## TASK DIRECTIONS
The listing below must be repeated word for word, with its images excluded.

## ENTRIES

============================================================

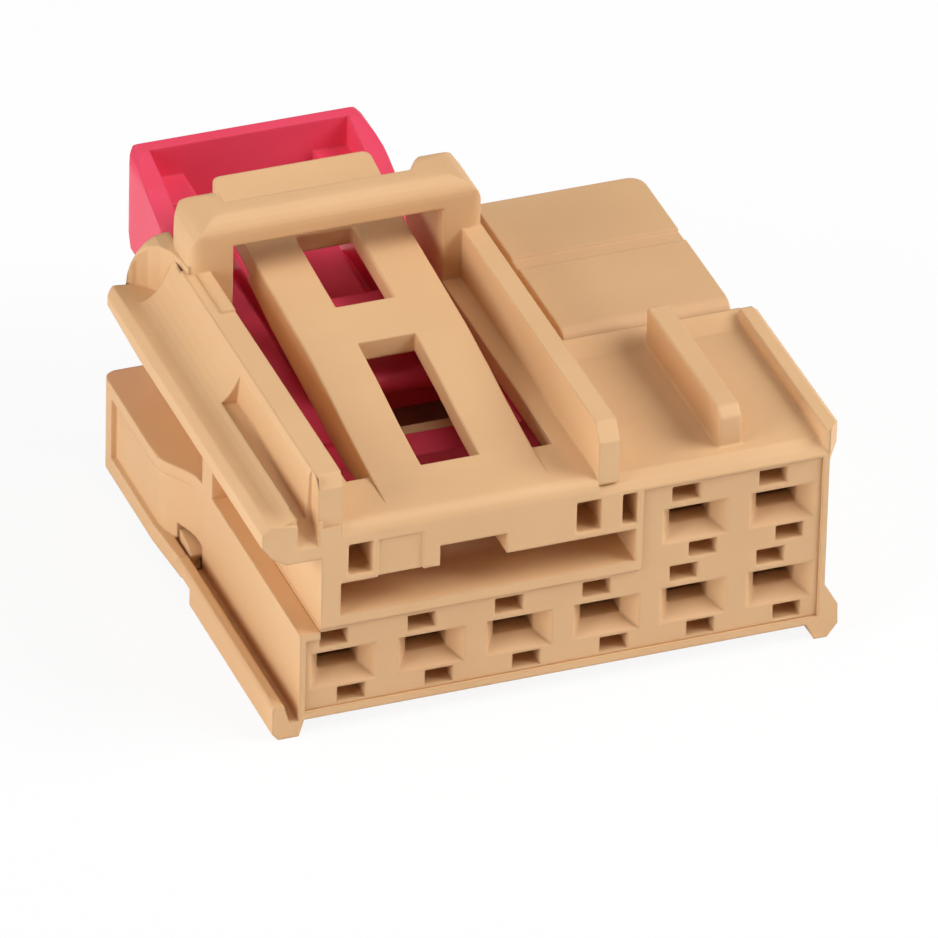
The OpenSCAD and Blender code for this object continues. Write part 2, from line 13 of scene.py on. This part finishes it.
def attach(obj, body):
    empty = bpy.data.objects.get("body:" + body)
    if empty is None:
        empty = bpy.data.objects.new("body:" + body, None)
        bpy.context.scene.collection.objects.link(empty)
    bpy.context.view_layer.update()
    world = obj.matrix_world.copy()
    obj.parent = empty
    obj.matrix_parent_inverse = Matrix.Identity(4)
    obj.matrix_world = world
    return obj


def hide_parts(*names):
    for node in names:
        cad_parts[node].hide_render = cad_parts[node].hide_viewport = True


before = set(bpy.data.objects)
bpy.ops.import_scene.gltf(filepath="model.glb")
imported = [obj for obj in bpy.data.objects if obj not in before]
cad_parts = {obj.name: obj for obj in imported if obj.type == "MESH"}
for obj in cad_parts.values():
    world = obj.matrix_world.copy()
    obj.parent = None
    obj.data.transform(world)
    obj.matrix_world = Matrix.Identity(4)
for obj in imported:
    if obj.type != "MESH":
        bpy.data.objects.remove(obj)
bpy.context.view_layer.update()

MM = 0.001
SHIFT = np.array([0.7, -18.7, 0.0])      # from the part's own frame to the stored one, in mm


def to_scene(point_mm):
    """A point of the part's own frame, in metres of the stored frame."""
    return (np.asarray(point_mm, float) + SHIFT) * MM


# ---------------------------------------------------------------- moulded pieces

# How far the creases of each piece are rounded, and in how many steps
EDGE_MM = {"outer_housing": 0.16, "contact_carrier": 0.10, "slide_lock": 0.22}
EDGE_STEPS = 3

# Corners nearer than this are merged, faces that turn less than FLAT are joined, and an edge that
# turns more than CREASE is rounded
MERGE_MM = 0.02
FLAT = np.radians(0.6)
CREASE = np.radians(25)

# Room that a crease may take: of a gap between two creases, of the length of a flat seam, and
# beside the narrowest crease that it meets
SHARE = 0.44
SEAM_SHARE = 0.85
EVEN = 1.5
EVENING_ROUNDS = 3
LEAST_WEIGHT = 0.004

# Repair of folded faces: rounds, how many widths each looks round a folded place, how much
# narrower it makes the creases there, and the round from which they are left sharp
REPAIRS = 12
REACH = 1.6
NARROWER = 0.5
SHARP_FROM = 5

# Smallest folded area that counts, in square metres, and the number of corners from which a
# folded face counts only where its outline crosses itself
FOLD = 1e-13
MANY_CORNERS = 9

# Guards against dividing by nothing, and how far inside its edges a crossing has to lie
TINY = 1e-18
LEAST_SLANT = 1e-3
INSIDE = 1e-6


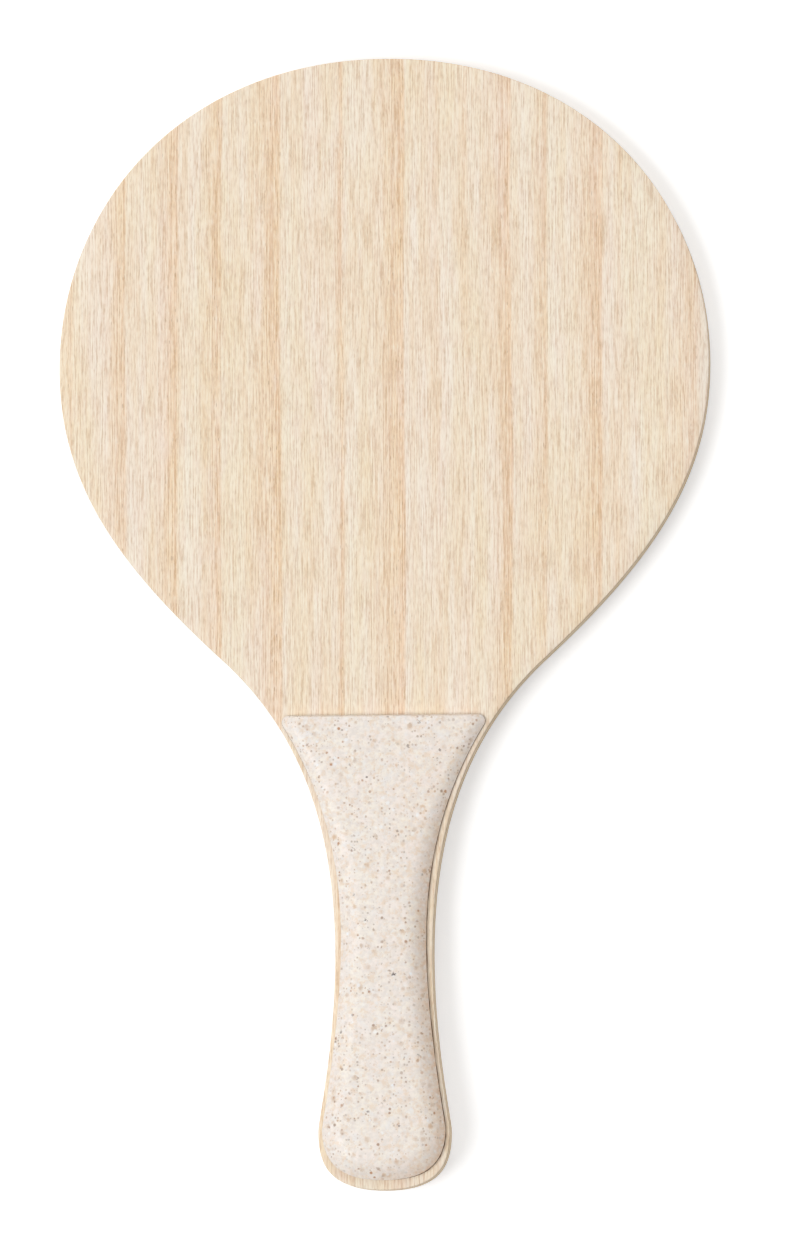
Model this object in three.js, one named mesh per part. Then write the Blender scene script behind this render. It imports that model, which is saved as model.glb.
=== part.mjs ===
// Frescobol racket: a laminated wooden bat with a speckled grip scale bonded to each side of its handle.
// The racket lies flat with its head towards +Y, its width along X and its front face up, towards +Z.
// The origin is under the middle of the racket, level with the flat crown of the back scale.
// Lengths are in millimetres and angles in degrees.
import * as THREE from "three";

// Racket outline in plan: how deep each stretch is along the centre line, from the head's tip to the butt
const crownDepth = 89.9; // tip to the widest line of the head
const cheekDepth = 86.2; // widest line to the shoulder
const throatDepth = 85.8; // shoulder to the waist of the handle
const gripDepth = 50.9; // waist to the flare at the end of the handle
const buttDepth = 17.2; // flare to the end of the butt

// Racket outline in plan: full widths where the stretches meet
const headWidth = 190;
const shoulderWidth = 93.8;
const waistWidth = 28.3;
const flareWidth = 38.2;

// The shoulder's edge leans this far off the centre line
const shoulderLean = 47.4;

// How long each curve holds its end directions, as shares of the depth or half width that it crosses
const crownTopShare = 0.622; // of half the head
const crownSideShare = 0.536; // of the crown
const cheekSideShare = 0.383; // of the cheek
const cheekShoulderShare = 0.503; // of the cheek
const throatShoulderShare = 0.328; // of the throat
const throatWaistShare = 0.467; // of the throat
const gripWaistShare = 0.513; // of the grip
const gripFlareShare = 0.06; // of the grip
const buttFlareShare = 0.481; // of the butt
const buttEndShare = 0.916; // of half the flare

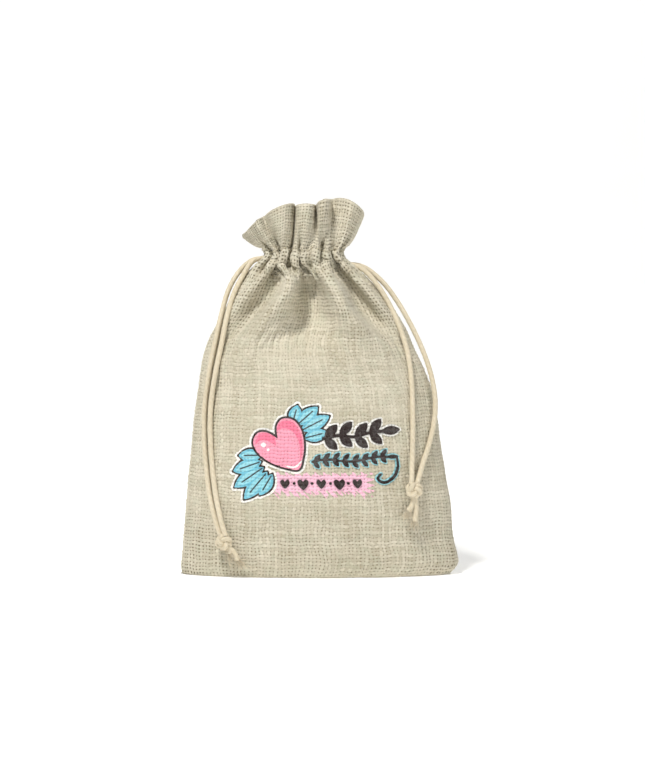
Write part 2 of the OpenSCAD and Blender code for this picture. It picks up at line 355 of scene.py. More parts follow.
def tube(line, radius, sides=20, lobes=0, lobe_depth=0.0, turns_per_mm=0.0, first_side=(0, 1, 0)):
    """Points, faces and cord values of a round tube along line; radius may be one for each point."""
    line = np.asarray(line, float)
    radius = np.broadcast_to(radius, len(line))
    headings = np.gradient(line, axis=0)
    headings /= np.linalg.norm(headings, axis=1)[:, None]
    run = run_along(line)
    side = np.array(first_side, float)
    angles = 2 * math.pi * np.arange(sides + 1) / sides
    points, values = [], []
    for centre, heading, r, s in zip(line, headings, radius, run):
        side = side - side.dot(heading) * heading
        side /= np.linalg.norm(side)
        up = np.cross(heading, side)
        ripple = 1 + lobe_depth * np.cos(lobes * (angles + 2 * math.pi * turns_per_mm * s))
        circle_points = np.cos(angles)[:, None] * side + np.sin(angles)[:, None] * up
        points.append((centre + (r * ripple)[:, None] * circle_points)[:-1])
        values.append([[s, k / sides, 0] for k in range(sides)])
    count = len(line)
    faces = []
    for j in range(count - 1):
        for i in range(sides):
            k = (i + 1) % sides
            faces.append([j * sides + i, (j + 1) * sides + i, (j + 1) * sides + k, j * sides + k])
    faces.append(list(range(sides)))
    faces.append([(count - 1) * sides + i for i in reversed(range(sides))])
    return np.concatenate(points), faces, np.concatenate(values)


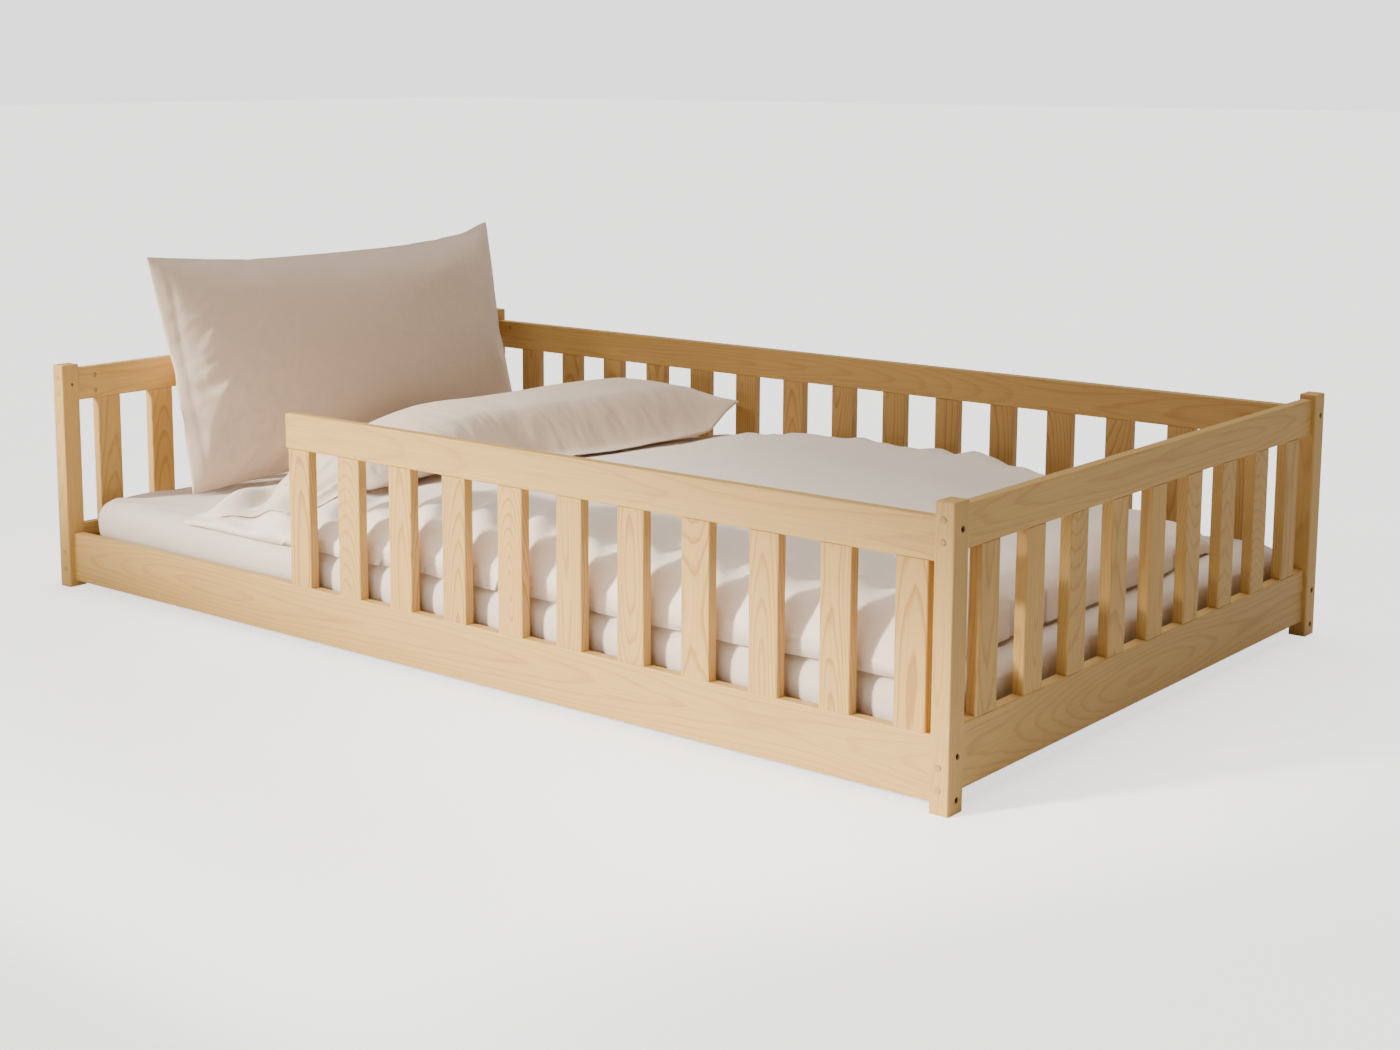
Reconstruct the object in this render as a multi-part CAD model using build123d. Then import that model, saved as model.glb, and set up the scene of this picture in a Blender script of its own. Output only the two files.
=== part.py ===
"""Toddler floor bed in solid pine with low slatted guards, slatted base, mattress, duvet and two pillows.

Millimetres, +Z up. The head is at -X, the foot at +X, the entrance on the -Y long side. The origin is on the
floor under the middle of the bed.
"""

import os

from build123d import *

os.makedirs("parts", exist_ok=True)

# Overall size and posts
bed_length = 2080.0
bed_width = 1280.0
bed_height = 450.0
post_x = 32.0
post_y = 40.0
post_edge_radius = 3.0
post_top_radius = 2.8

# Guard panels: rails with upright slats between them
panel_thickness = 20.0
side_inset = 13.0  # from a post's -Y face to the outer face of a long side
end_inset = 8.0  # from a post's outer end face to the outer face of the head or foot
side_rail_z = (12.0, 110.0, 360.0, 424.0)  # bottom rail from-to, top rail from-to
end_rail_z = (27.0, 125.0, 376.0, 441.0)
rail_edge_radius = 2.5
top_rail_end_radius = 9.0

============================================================

## TASK ANSWER
The OpenSCAD and Blender code for this object continues. Write part 2, from line 13 of scene.py on. This part finishes it.
def attach(obj, body):
    empty = bpy.data.objects.get("body:" + body)
    if empty is None:
        empty = bpy.data.objects.new("body:" + body, None)
        bpy.context.scene.collection.objects.link(empty)
    bpy.context.view_layer.update()
    world = obj.matrix_world.copy()
    obj.parent = empty
    obj.matrix_parent_inverse = Matrix.Identity(4)
    obj.matrix_world = world
    return obj


def hide_parts(*names):
    for node in names:
        cad_parts[node].hide_render = cad_parts[node].hide_viewport = True


before = set(bpy.data.objects)
bpy.ops.import_scene.gltf(filepath="model.glb")
imported = [obj for obj in bpy.data.objects if obj not in before]
cad_parts = {obj.name: obj for obj in imported if obj.type == "MESH"}
for obj in cad_parts.values():
    world = obj.matrix_world.copy()
    obj.parent = None
    obj.data.transform(world)
    obj.matrix_world = Matrix.Identity(4)
for obj in imported:
    if obj.type != "MESH":
        bpy.data.objects.remove(obj)
bpy.context.view_layer.update()

MM = 0.001
SHIFT = np.array([0.7, -18.7, 0.0])      # from the part's own frame to the stored one, in mm


def to_scene(point_mm):
    """A point of the part's own frame, in metres of the stored frame."""
    return (np.asarray(point_mm, float) + SHIFT) * MM


# ---------------------------------------------------------------- moulded pieces

# How far the creases of each piece are rounded, and in how many steps
EDGE_MM = {"outer_housing": 0.16, "contact_carrier": 0.10, "slide_lock": 0.22}
EDGE_STEPS = 3

# Corners nearer than this are merged, faces that turn less than FLAT are joined, and an edge that
# turns more than CREASE is rounded
MERGE_MM = 0.02
FLAT = np.radians(0.6)
CREASE = np.radians(25)

# Room that a crease may take: of a gap between two creases, of the length of a flat seam, and
# beside the narrowest crease that it meets
SHARE = 0.44
SEAM_SHARE = 0.85
EVEN = 1.5
EVENING_ROUNDS = 3
LEAST_WEIGHT = 0.004

# Repair of folded faces: rounds, how many widths each looks round a folded place, how much
# narrower it makes the creases there, and the round from which they are left sharp
REPAIRS = 12
REACH = 1.6
NARROWER = 0.5
SHARP_FROM = 5

# Smallest folded area that counts, in square metres, and the number of corners from which a
# folded face counts only where its outline crosses itself
FOLD = 1e-13
MANY_CORNERS = 9

# Guards against dividing by nothing, and how far inside its edges a crossing has to lie
TINY = 1e-18
LEAST_SLANT = 1e-3
INSIDE = 1e-6


Model this object in three.js, one named mesh per part. Then write the Blender scene script behind this render. It imports that model, which is saved as model.glb.
=== part.mjs ===
// Frescobol racket: a laminated wooden bat with a speckled grip scale bonded to each side of its handle.
// The racket lies flat with its head towards +Y, its width along X and its front face up, towards +Z.
// The origin is under the middle of the racket, level with the flat crown of the back scale.
// Lengths are in millimetres and angles in degrees.
import * as THREE from "three";

// Racket outline in plan: how deep each stretch is along the centre line, from the head's tip to the butt
const crownDepth = 89.9; // tip to the widest line of the head
const cheekDepth = 86.2; // widest line to the shoulder
const throatDepth = 85.8; // shoulder to the waist of the handle
const gripDepth = 50.9; // waist to the flare at the end of the handle
const buttDepth = 17.2; // flare to the end of the butt

// Racket outline in plan: full widths where the stretches meet
const headWidth = 190;
const shoulderWidth = 93.8;
const waistWidth = 28.3;
const flareWidth = 38.2;

// The shoulder's edge leans this far off the centre line
const shoulderLean = 47.4;

// How long each curve holds its end directions, as shares of the depth or half width that it crosses
const crownTopShare = 0.622; // of half the head
const crownSideShare = 0.536; // of the crown
const cheekSideShare = 0.383; // of the cheek
const cheekShoulderShare = 0.503; // of the cheek
const throatShoulderShare = 0.328; // of the throat
const throatWaistShare = 0.467; // of the throat
const gripWaistShare = 0.513; // of the grip
const gripFlareShare = 0.06; // of the grip
const buttFlareShare = 0.481; // of the butt
const buttEndShare = 0.916; // of half the flare

Write part 2 of the OpenSCAD and Blender code for this picture. It picks up at line 355 of scene.py. More parts follow.
def tube(line, radius, sides=20, lobes=0, lobe_depth=0.0, turns_per_mm=0.0, first_side=(0, 1, 0)):
    """Points, faces and cord values of a round tube along line; radius may be one for each point."""
    line = np.asarray(line, float)
    radius = np.broadcast_to(radius, len(line))
    headings = np.gradient(line, axis=0)
    headings /= np.linalg.norm(headings, axis=1)[:, None]
    run = run_along(line)
    side = np.array(first_side, float)
    angles = 2 * math.pi * np.arange(sides + 1) / sides
    points, values = [], []
    for centre, heading, r, s in zip(line, headings, radius, run):
        side = side - side.dot(heading) * heading
        side /= np.linalg.norm(side)
        up = np.cross(heading, side)
        ripple = 1 + lobe_depth * np.cos(lobes * (angles + 2 * math.pi * turns_per_mm * s))
        circle_points = np.cos(angles)[:, None] * side + np.sin(angles)[:, None] * up
        points.append((centre + (r * ripple)[:, None] * circle_points)[:-1])
        values.append([[s, k / sides, 0] for k in range(sides)])
    count = len(line)
    faces = []
    for j in range(count - 1):
        for i in range(sides):
            k = (i + 1) % sides
            faces.append([j * sides + i, (j + 1) * sides + i, (j + 1) * sides + k, j * sides + k])
    faces.append(list(range(sides)))
    faces.append([(count - 1) * sides + i for i in reversed(range(sides))])
    return np.concatenate(points), faces, np.concatenate(values)


Reconstruct the object in this render as a multi-part CAD model using build123d. Then import that model, saved as model.glb, and set up the scene of this picture in a Blender script of its own. Output only the two files.
=== part.py ===
"""Toddler floor bed in solid pine with low slatted guards, slatted base, mattress, duvet and two pillows.

Millimetres, +Z up. The head is at -X, the foot at +X, the entrance on the -Y long side. The origin is on the
floor under the middle of the bed.
"""

import os

from build123d import *

os.makedirs("parts", exist_ok=True)

# Overall size and posts
bed_length = 2080.0
bed_width = 1280.0
bed_height = 450.0
post_x = 32.0
post_y = 40.0
post_edge_radius = 3.0
post_top_radius = 2.8

# Guard panels: rails with upright slats between them
panel_thickness = 20.0
side_inset = 13.0  # from a post's -Y face to the outer face of a long side
end_inset = 8.0  # from a post's outer end face to the outer face of the head or foot
side_rail_z = (12.0, 110.0, 360.0, 424.0)  # bottom rail from-to, top rail from-to
end_rail_z = (27.0, 125.0, 376.0, 441.0)
rail_edge_radius = 2.5
top_rail_end_radius = 9.0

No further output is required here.